NEW YORK (Reuters) - Investors are often told not to fight the Fed, but in the U.S. Treasuries market taking the opposite stance to the Fed has been a winning strategy in the past six months.
While Fed Chairman Ben Bernanke sees no inflation problem, bond investors who expect an economic recovery will lead to prices rising faster have been outperforming their peers.
Mutual funds investing primarily in short-duration Treasury Inflation-Protected Securities (TIPS) have outperformed those who have stuck to longer-term Treasuries, data from Thomson Reuters’ Lipper service shows.
“I would argue that in a strange, even ironic way, that Ben Bernanke is doing a good job selling my fund for me these days,” said Tom Luster, portfolio manager and director of investment grade fixed income at Eaton Vance in Boston.
“The more the Fed thinks that inflation is not a problem today the more likely it is that inflation becomes a problem in the future,” he said.
The average maturity for TIPS is 8.70 years, however six-month returns for TIPS maturing in the 0-5 years range are up 1.198 percent while those maturing in 10 more years are down 2.688 percent, according to Barclays Capital.
Returns for U.S. Treasuries are down 2.186 percent over the same period.
The Eaton Vance short-term real return fund, while less than a year old, is among the top three performers in the last six months, returning 3.37 percent to investors.
But it is not simply that the fund has inflation-protected Treasuries in the portfolio but that the duration is very short, roughly two years. They argue against extending duration as this opens them up, along with everyone else, to interest rate risk from the Fed.
‘IT IS ALL ABOUT EXPECTATIONS’
No one expects the Fed to raise rates from their current zero to 0.25 percent range anytime soon given the bigger focus on generating jobs. However, its quantitative easing programs have caused inflation expectations to rise.
”It is all about expectations. The Treasury market has been fading under the rapid rise of stocks. I think people are looking ahead and expecting inflation to be a greater concern, said Jeff Tjornehoj, interim head of Lipper Americas Research.

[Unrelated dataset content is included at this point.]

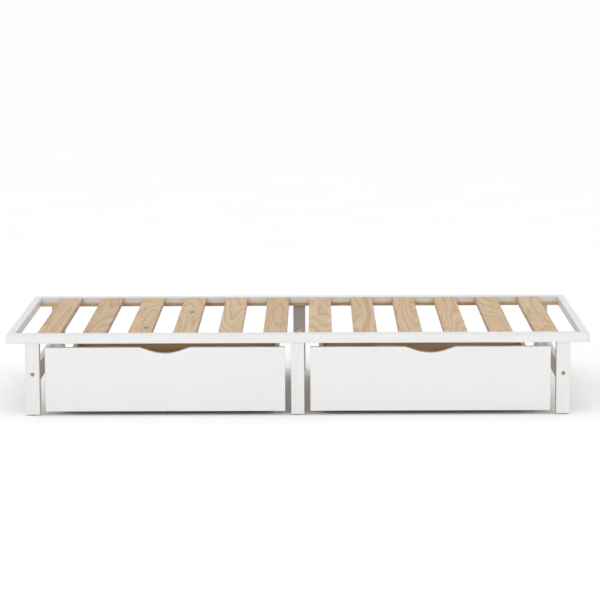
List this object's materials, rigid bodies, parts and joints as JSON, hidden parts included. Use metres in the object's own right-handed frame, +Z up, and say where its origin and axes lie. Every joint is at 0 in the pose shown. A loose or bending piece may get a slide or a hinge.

While benchmark 10-year U.S. Treasuries have suffered an epic drubbing, causing yields to rise 125 basis points in the span of less than five months, the Standard & Poor’s 500 index is up 17 percent in the same time.
The latest inflation data shows overall consumer prices rose 0.5 percent in December, however excluding food and energy costs, consumer prices rose just 0.1 percent.
Overall prices are up 1.5 percent in January from a year ago, while core consumer prices gained 0.8 percent in 2010, the slowest calendar year pace since the department started keeping records in 1958.
“Right now we are positioned cautiously against long-term Treasuries,” said Kent Burns, portfolio manager at Franklin Templeton fixed income group.
But Burns added he is now less concerned about long-term rates rising as they have already surged considerably.
The firm’s real return fund is up 0.92 percent year to date. It is the best performer in the group of 118 funds over a one year time frame with a 7.41 percent return.
Burns said the fund is not as exposed to TIPS but more importantly, similar to Eaton Vance’s Luster, duration has been kept very short at just over one year.
Treasury Inflation-Protected Securities are investments that protect against rising prices. Because they are indexed against inflation, TIPS holders will not see their principal lose value.
Moreover, the Fed and economists monitor the difference between TIPS and Treasury yields as a gauge of investors’ inflation outlook.
This “breakeven” rate between 10-year TIPS and 10-year benchmark Treasury yields has risen more than 0.75 percentage points to 2.35 percent on Wednesday after the Fed signaled last August it was open to pursue another bout of large-scale bond purchase to help the economy.
The U.S. central bank at that time was focused on averting a double-dip recession after the European debt crisis caused economic growth to sputter last spring.
So far this year, all Treasury debt has underperformed stocks and other riskier assets on worries over growing inflationary pressure due to faster global growth and surging commodity prices.
But TIPS have fared better than regular counterparts.
Lipper data shows investors have poured $22.35 billion into TIPS funds since the start of 2008. When factoring market prices, assets under management in U.S. domiciled funds has increased to $39.9 billion, a 251 percent increase.
On the opposite end of the spectrum and in performance are funds such as the Wasatch-Hoisington U.S. Treasury fund, which is down 7.36 percent y-t-d and off 12.39 percent in the last six months.
Lacy Hunt, the chief economist at Hoisington Management in Austin, Texas, says the Fed’s quantitative easing policies are creating short-term gains but are really counter productive for the economy.
“In reality much of what the Federal Reserve has done has been to increase the income of the wealth divide rather than provide a net benefit,” he said, citing the commodity price inflation that is costing the median U.S. household an extra $1,300 in food and fuel.
“But they have raised short-term inflationary expectations which have been a detriment to the Treasury bond market and to our fund,” he said.